PROBLEM DESCRIPTION: Go through the records and copy each line where the word "axes" occurs.

MATERIALS PROVIDED:
***
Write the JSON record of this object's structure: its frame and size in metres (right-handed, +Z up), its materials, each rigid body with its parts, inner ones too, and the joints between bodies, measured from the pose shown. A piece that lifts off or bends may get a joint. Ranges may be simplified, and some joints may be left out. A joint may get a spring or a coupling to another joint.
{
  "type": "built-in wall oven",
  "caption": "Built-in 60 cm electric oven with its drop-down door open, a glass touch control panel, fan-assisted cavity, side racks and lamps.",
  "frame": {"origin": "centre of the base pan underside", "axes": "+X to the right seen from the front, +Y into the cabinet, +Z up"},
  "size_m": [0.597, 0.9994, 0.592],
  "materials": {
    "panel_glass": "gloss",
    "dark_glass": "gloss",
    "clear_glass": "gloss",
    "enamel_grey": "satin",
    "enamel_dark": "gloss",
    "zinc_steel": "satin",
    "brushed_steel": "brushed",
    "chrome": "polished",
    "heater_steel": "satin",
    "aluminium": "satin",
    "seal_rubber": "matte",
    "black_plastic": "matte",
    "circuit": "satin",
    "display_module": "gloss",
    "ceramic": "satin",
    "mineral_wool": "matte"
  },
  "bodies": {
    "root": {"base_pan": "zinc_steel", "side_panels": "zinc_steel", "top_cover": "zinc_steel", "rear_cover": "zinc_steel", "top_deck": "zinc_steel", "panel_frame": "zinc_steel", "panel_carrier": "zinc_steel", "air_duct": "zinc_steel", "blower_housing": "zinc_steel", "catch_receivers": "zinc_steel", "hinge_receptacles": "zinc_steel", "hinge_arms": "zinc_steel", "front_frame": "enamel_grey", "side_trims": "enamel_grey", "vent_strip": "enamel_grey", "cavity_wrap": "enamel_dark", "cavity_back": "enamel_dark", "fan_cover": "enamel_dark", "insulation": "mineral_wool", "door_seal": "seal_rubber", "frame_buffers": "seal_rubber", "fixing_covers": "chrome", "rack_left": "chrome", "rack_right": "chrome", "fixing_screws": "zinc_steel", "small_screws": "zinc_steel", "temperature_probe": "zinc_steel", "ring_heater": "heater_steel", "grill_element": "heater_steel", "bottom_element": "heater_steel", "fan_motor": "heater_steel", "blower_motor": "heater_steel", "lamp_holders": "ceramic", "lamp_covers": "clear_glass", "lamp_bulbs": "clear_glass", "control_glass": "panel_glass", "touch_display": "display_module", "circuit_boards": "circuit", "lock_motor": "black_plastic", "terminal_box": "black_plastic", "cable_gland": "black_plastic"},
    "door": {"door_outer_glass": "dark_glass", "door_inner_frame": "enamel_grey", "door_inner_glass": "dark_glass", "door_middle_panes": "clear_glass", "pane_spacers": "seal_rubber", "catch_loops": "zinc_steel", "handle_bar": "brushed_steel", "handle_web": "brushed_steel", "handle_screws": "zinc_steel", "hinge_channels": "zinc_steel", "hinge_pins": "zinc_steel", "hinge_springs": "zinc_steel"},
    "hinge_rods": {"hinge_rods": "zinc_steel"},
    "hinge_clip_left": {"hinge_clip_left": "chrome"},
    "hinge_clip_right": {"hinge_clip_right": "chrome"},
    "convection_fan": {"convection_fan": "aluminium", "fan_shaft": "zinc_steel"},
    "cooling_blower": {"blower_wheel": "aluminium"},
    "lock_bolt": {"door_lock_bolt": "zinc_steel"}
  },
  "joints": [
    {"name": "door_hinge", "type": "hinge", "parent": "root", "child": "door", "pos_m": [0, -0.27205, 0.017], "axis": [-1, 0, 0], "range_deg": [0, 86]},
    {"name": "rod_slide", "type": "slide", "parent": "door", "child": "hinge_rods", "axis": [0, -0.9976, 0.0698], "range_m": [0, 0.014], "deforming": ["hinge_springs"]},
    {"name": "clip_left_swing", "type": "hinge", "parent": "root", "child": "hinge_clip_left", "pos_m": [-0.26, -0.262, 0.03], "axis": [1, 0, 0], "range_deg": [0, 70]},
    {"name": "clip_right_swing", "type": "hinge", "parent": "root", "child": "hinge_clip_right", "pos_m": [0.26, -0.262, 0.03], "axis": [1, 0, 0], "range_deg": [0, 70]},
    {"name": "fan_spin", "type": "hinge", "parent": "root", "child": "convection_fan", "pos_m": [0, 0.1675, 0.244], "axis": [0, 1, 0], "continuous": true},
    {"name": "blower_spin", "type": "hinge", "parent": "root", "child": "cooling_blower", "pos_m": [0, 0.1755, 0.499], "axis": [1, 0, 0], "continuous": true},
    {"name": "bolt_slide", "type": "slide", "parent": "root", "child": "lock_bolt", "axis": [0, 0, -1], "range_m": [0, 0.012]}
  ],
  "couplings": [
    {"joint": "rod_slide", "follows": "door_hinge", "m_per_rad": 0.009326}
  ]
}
***
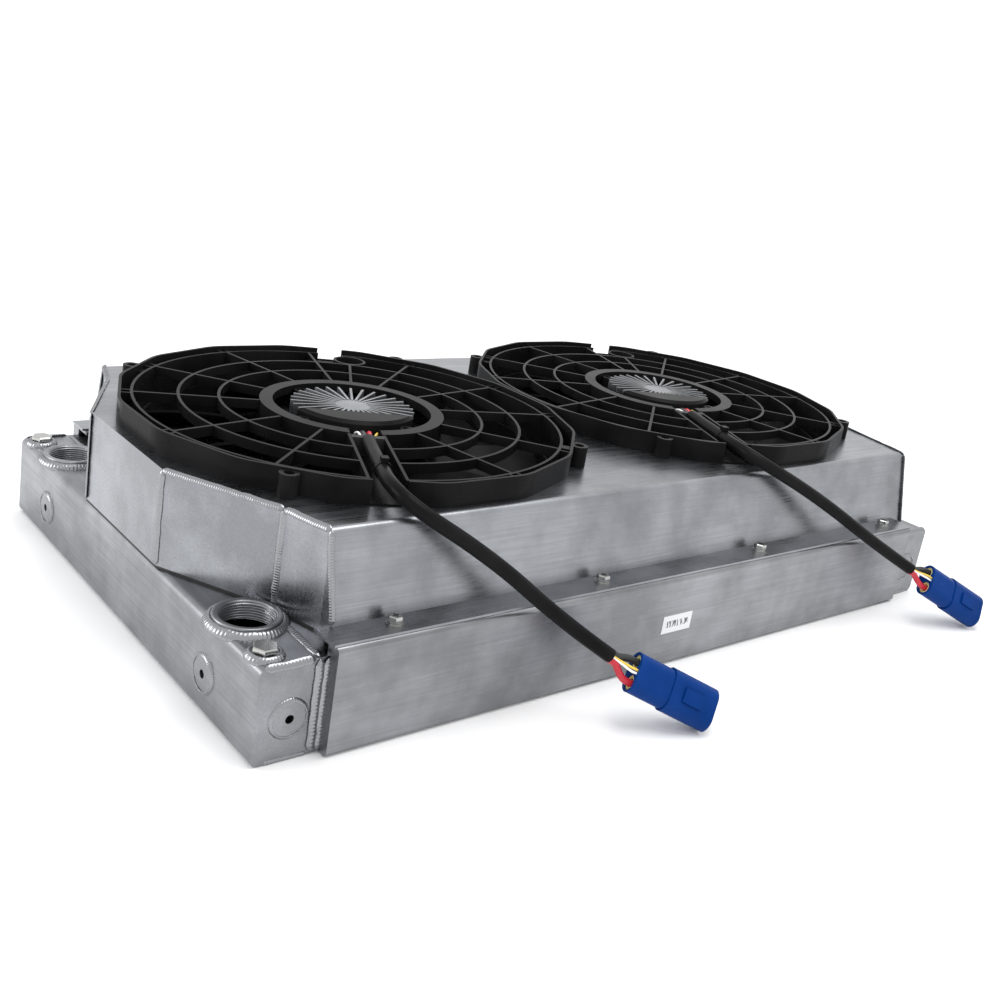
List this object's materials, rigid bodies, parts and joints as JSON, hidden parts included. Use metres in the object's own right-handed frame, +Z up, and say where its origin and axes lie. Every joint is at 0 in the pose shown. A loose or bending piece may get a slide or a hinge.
***
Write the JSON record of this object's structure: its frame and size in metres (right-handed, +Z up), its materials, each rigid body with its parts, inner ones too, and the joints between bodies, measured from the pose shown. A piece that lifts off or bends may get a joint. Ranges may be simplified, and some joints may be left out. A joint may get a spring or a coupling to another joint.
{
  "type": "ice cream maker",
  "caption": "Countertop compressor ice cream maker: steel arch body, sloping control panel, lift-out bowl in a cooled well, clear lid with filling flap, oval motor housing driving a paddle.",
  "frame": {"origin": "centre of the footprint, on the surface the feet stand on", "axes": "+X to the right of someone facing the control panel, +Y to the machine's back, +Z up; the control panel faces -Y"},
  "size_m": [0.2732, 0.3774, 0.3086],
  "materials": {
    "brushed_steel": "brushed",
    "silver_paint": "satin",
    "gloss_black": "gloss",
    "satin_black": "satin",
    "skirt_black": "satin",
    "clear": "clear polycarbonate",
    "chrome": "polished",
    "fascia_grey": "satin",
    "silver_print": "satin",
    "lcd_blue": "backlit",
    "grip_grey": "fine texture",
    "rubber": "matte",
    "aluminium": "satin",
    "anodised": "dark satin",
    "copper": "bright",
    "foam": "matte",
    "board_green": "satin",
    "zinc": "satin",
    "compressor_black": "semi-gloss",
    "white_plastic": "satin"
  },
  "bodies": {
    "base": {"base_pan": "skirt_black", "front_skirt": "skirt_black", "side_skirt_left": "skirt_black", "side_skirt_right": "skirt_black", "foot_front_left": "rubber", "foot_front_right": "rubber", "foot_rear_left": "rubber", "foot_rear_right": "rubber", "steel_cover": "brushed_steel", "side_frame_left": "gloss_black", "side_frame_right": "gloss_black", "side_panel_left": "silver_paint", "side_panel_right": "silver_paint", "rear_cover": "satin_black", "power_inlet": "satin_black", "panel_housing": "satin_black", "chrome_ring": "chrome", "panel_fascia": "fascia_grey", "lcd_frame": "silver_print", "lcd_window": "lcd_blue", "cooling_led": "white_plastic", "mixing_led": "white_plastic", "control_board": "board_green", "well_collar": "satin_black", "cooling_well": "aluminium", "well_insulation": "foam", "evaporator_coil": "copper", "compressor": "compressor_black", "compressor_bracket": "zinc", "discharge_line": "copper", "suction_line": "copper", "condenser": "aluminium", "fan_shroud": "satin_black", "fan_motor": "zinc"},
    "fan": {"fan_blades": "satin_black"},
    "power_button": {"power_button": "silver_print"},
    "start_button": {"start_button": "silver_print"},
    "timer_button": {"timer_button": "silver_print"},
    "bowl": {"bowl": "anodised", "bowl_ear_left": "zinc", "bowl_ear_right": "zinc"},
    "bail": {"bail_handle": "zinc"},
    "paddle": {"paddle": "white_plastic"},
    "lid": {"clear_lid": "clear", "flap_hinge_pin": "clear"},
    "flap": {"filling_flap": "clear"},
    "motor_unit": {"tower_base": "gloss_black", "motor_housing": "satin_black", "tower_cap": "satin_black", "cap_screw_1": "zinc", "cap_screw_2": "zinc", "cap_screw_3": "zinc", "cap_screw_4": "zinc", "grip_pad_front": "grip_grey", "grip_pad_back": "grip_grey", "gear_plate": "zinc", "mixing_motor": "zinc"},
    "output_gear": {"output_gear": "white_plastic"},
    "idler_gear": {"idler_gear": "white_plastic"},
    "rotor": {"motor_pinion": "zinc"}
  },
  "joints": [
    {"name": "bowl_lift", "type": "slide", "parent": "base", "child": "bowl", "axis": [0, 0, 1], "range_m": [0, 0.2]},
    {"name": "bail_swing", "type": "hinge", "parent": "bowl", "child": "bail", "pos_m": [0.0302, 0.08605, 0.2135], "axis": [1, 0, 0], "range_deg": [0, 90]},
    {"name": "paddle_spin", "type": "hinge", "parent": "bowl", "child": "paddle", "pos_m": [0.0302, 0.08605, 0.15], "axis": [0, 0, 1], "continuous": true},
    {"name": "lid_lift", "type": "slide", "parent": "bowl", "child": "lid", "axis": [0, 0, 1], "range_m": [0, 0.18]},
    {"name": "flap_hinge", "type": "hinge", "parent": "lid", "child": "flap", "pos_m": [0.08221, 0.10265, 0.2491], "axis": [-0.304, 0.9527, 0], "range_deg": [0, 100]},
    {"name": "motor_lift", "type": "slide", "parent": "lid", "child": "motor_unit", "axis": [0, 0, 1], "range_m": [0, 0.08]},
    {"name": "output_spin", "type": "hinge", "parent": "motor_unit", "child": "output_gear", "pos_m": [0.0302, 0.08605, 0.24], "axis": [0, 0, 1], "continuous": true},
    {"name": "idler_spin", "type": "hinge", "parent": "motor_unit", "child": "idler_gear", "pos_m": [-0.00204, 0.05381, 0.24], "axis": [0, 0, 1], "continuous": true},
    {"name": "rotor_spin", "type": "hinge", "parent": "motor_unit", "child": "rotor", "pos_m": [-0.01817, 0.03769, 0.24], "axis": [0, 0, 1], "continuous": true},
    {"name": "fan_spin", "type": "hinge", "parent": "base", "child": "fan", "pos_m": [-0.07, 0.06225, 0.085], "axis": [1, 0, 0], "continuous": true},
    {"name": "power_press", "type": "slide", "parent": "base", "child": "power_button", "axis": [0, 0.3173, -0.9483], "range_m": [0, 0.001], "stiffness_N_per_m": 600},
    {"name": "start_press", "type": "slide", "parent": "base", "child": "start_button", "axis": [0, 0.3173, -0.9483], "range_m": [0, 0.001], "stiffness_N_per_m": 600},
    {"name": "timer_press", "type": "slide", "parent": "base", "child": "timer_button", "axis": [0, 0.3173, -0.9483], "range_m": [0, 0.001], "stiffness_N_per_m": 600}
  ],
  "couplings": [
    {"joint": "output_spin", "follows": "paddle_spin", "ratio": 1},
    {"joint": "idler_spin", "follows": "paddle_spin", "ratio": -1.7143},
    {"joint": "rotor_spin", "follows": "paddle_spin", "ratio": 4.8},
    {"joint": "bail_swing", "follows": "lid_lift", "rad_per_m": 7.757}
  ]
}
***
SOLUTION:
  "frame": {"origin": "centre of the base pan underside", "axes": "+X to the right seen from the front, +Y into the cabinet, +Z up"},
List this object's materials, rigid bodies, parts and joints as JSON, hidden parts included. Use metres in the object's own right-handed frame, +Z up, and say where its origin and axes lie. Every joint is at 0 in the pose shown. A loose or bending piece may get a slide or a hinge.
  "frame": {"origin": "centre of the footprint, on the surface the feet stand on", "axes": "+X to the right of someone facing the control panel, +Y to the machine's back, +Z up; the control panel faces -Y"},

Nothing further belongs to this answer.